LUCAS 12, 49-53
“Un fuego
que transforma el mundo”
Fuego he venido a lanzar a la tierra,
y ¡cómo deseo que hubiese prendido ya! Pero tengo que ser sumergido por las
aguas y no veo la hora de que eso se cumpla. ¿Pensáis que he venido a traer paz
a la tierra? Os digo que paz no, sino división. Porque, de ahora en adelante,
una familia de cinco estará dividida: tres contra dos y dos contra tres; se
dividirá padre contra hijo e hijo contra padre, madre contra hija e hija contra
madre, la suegra contra su nuera y la nuera contra la suegra (Miq 7,3).
PRENDER FUEGO (Lc 12,
49-53)
Son bastantes los
cristianos que, profundamente arraigados en una situación de bienestar, tienden
a considerar el cristianismo como una religión que, invariablemente, debe
preocuparse de mantener la ley y el orden establecido.
Por eso, resulta tan
extraño escuchar en boca de Jesús dichos que invitan, no al inmovilismo y
conservadurismo, sino a la transformación profunda y radical de la sociedad:
«He venido a prender fuego en el mundo y ojalá estuviera ya ardiendo...
¿Pensáis que he venido a traer al mundo paz? No, sino división».
No nos resulta fácil ver
a Jesús como alguien que trae un fuego destinado a destruir tanta mentira,
violencia e injusticia. Un Espíritu capaz de transformar el mundo, de manera
radical, aun a costa de enfrentar y dividir a las personas.
El creyente en Jesús no
es una persona fatalista que se resigna ante la situación, buscando, por encima
de todo, tranquilidad y falsa paz. No es un inmovilista que justifica el actual
orden de cosas, sin trabajar con ánimo creador y solidario por un mundo mejor.

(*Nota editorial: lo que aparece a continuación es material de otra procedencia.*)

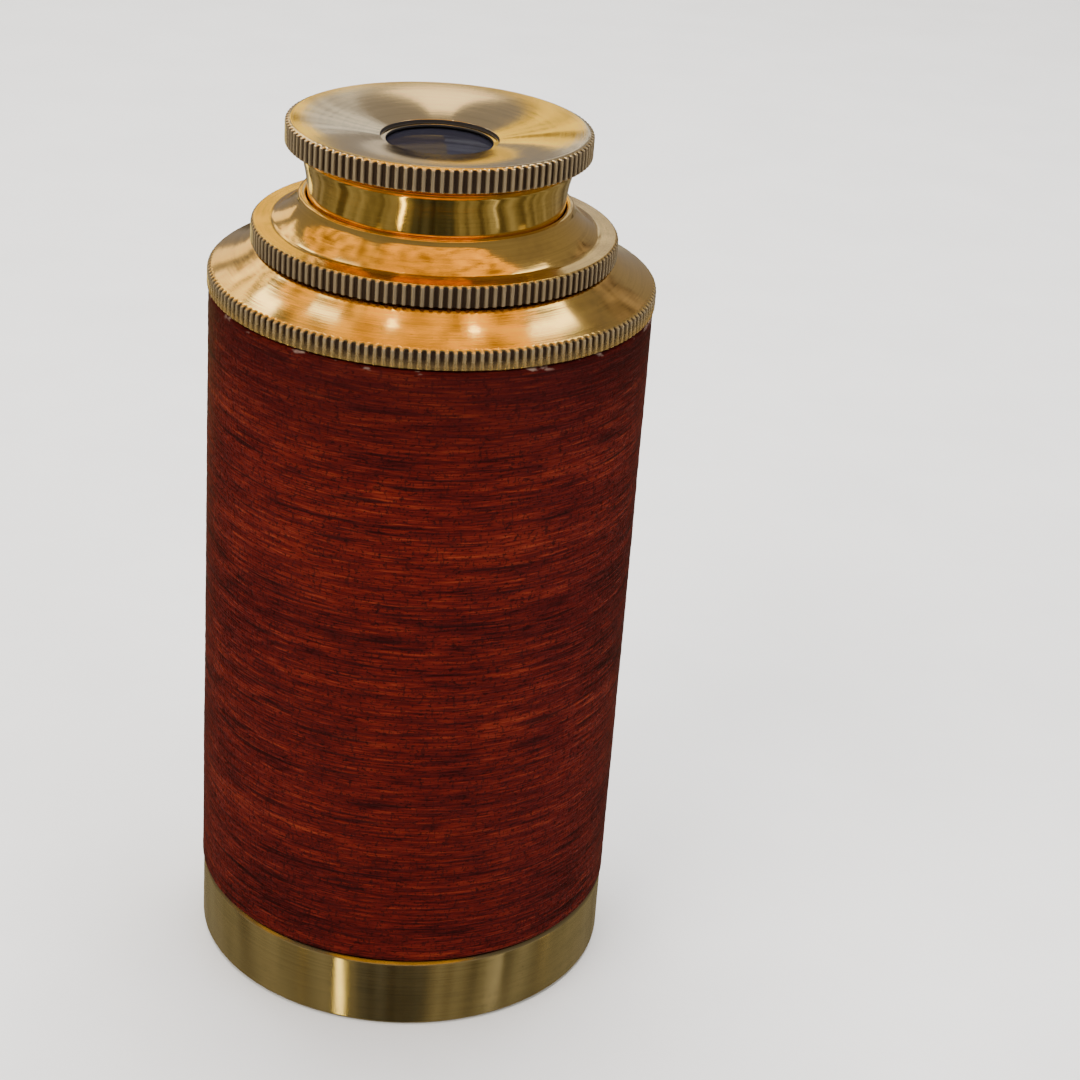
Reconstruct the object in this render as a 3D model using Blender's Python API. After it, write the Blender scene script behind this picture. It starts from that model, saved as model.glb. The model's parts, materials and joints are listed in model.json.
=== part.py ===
"""Brass and leather pocket kaleidoscope, built like a small two-draw spyglass.

The instrument stands on the flat end of its object cell, with its eyecup up.
Origin: centre of the resting face. +Z: the optical axis, towards the eye.

Four bodies make it up:
  barrel       wrapped brass tube, shoulder cap and the fixed prism of three mirrors
  object cell  base ring that turns under the barrel, with loose glass between two discs
  middle draw  collar and tube that slide out of the barrel
  eyepiece     eyecup, lens and inner tube that slide out of the middle draw

Lengths below are millimetres; make_mesh() turns them into Blender's metres.
"""

import math

import bmesh
import bpy
from mathutils import Matrix, Vector

# ---------------------------------------------------------------- driving dimensions (mm)
MM = 0.001
FIT = 0.3                      # clearance between any two neighbouring pieces
SEGMENTS = 40                  # sides of every turned piece

WRAP_RADIUS = 25.0             # leather-covered grip
WRAP_THICKNESS = 0.9
BARREL_WALL = 1.2
BASE_RADIUS = 24.8             # object cell, just inside the wrap
BASE_TOP = 8.9
SHOULDER_RADIUS = 25.1
SHOULDER_BOTTOM = 83.3
SHOULDER_BAND_TOP = 85.1
SHOULDER_TOP = 88.1
COLLAR_RADIUS = 20.4
COLLAR_BAND_TOP = 90.5
COLLAR_TOP = 94.0
NECK_RADIUS = 14.3
NECK_HEAD_RADIUS = 14.9
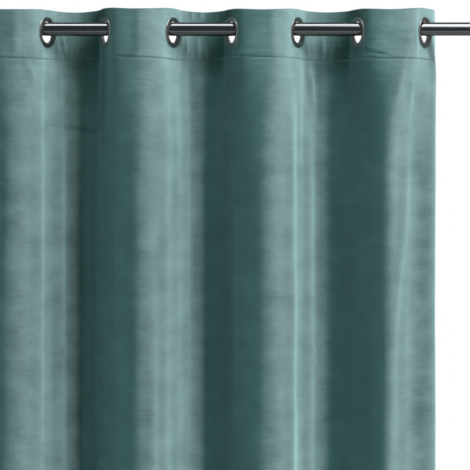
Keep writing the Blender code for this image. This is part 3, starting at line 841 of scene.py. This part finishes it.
def ground_material(colours):
    """Woven ground of the velvet, seen from behind: a dull plain weave without pile. The real
    threads are 0.3 mm apart, drawn here at 2.4 mm so that the weave shows."""
    material, tree, shader = new_material("Velvet woven ground")
    place = add_node(tree, "ShaderNodeUVMap", {"uv_map": "Cloth"})
    warp, weft = (
        add_node(tree, "ShaderNodeTexWave",
                 {"wave_type": "BANDS", "bands_direction": way, "Distortion": 1.0, "Detail": 1.0,
                  "Scale": 1 / (GROUND_PITCH * WAVE_BANDS)},
                 {"Vector": place.outputs["UV"]}) for way in "XY")
    weave = add_node(tree, "ShaderNodeMath", {"operation": "MULTIPLY"},
                     {0: warp.outputs["Fac"], 1: weft.outputs["Fac"]})
    between, on_threads = shaded(colours.ground), shaded(colours.ground, 1.35)
    colour = add_node(tree, "ShaderNodeMix", {"data_type": "RGBA", 6: between, 7: on_threads},
                      {0: weave.outputs[0]})
    bump = add_node(tree, "ShaderNodeBump", {"Strength": 0.3, "Distance": 0.0003},
                    {"Height": weave.outputs[0]})
    set_node(tree, shader, {"Roughness": 0.9, "Specular IOR Level": 0.2},
             {"Base Color": colour.outputs[2], "Normal": bump.outputs[0]})
    return material


def thread_material(colours):
    """Spun polyester thread: a soft gleam broken by the twist of its two plies."""
    material, tree, shader = new_material("Spun polyester thread")
    place = add_node(tree, "ShaderNodeTexCoord")
    twist = add_node(tree, "ShaderNodeTexNoise", {"Scale": 1 / THREAD_TWIST, "Detail": 1.0},
                     {"Vector": place.outputs["Object"]})
    dark, bright = shaded(colours.thread, 0.7), shaded(colours.thread)
    colour = add_node(tree, "ShaderNodeMix", {"data_type": "RGBA", 6: dark, 7: bright},
                      {0: twist.outputs[0]})
    set_node(tree, shader, {"Roughness": 0.6, "Sheen Weight": 0.3},
             {"Base Color": colour.outputs[2]})
    return material


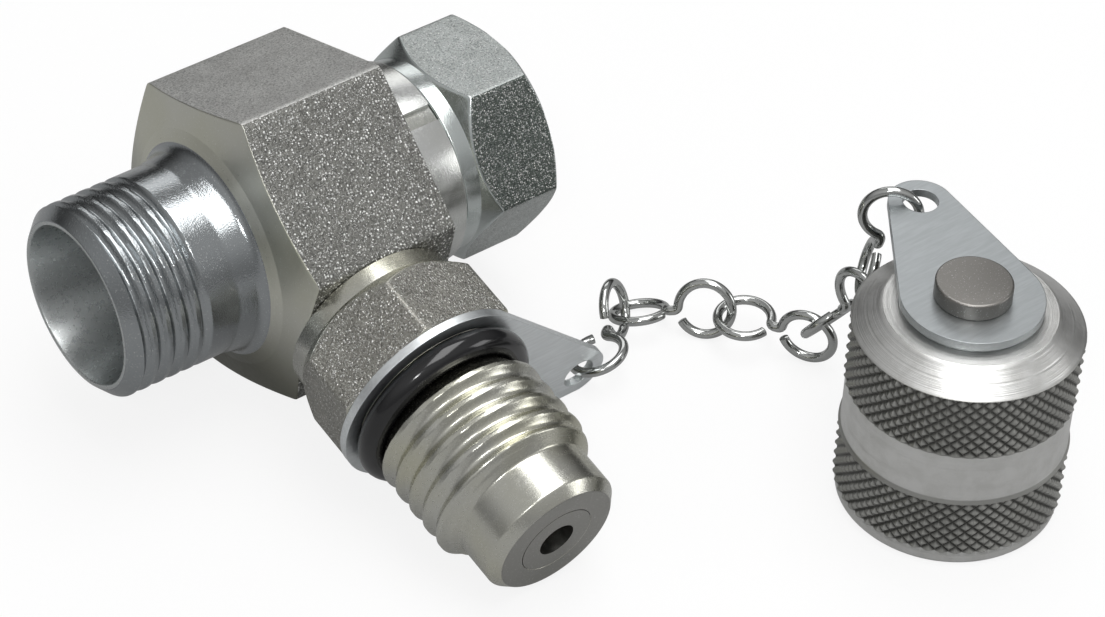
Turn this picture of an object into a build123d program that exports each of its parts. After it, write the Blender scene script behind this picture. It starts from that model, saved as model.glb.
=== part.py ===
"""In-line hydraulic test point: a hexagonal coupling body with a tube stud at one end and a
swivel nut at the other, a screwed-in test stud with a check valve on one flat, and the stud's
knurled dust cap, which stands beside it on a jack chain.

Millimetres. +X runs along the main bore and out of the tube stud, +Z is up, and the origin is
where the test stud's axis crosses the main bore. The coupling lies as it rests on a flat surface:
on one corner of its hexagon and on the end of the test stud's thread.
"""

import os
from math import atan2, cos, degrees, pi, radians, sin, sqrt, tan

from build123d import *

# ---- fits ----
SCREW_GAP = 0.03       # radial gap between a screwed or seated piece and its hole
RUN_GAP = 0.06         # radial gap of pieces that turn or slide
SEAT_GAP = 0.02        # face to face gap of pieces that are screwed or riveted together
TURN_GAP = 0.1         # end gap beside a piece that turns by hand

# ---- coupling body, along X ----
BODY_AF = 27.0         # across the flats
STUD_SIDE_X = 6.7      # where the corners meet the turned end on the stud side
NUT_SIDE_X = -7.9      # hexagon face on the nut side
END_CONE_DEG = 16.0    # slope of the turned end face
END_CONE_R = 11.6      # where that slope ends
CORNER_BREAK = 0.4     # broken edge of the hexagon on the nut side
NECK_FILLET = 1.4      # between the end face and the stud

# ---- tube stud: M18 x 1.5 with a 24 degree cone ----
STUD_R = 9.0
STUD_END_X = 22.0
STUD_LEAD = 1.1        # turned lead in front of the thread
TUBE_R = 6.0           # tube socket
TUBE_STOP_X = 10.0     # shoulder that the tube stands on
CONE_HALF_DEG = 12.0
CONE_MOUTH_R = 7.5
BORE_R = 4.0           # main bore

# ---- nut side: collar, neck and cone nose ----
COLLAR_R = 9.2
COLLAR_END_X = -13.3
NECK_R = 6.9
NOSE_START_X = -19.2
NOSE_END_X = -23.9
WIRE_X = -16.3         # groove of the wire that holds the nut
WIRE_D = 1.0
CONE_RING_X = -21.3    # O-ring in the cone
CONE_RING_D = 1.2

# ---- split ring on the collar ----
RING_T = 0.5
RING_W = 2.4
RING_GAP = 1.6         # gap between its ends
RING_GAP_DEG = 66.0    # where the gap faces, from the test stud's direction towards the top

# ---- swivel nut: M16 x 1.5, 19 across the flats ----
NUT_AF = 19.0
NUT_END_X = -23.3
NUT_SHOULDER_R = 9.3
NUT_CHAMFER_DEG = 30.0
NUT_FRONT_R = 9.6
NUT_THREAD_R = 7.2
NUT_THREAD_X = -17.9   # inner end of the nut's thread
NUT_TURN_DEG = -18.3   # how the nut happens to be turned
NUT_LEAD = 0.8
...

Tampoco es un rebelde que, movido por el resentimiento, echa abajo todo para
asumir él mismo el lugar de aquellos a los que ha derribado.
El que ha entendido a
Jesús actúa movido por la pasión y aspiración de colaborar en un cambio total.
El verdadero cristiano lleva la «revolución» en su corazón. Una revolución que
no es «golpe de estado», cambio cualquiera de gobierno, insurrección o relevo
político, sino búsqueda de una sociedad más justa.
El orden que, con
frecuencia, defendemos, es todavía un desorden. Porque no hemos logrado dar de
comer a todos los hambrientos, ni garantizar sus derechos a toda persona, ni
siquiera eliminar las guerras o destruir las armas nucleares.
Necesitamos una
revolución más profunda que las revoluciones económicas. Una revolución que
transforme las conciencias de los hombres y de los pueblos. H. Marcuse escribía
que necesitamos un mundo «en el que la competencia, la lucha de los individuos
unos contra otros, el engaño, la crueldad y la masacre ya no tengan razón de
ser».
Quien sigue a Jesús,
vive buscando ardientemente que el fuego encendido por él arda cada vez más en
este mundo. Pero, antes que nada, se exige a sí mismo una transformación
radical: «solo se pide a los cristianos que sean auténticos. Esta es
verdaderamente la revolución» (E. Mounier).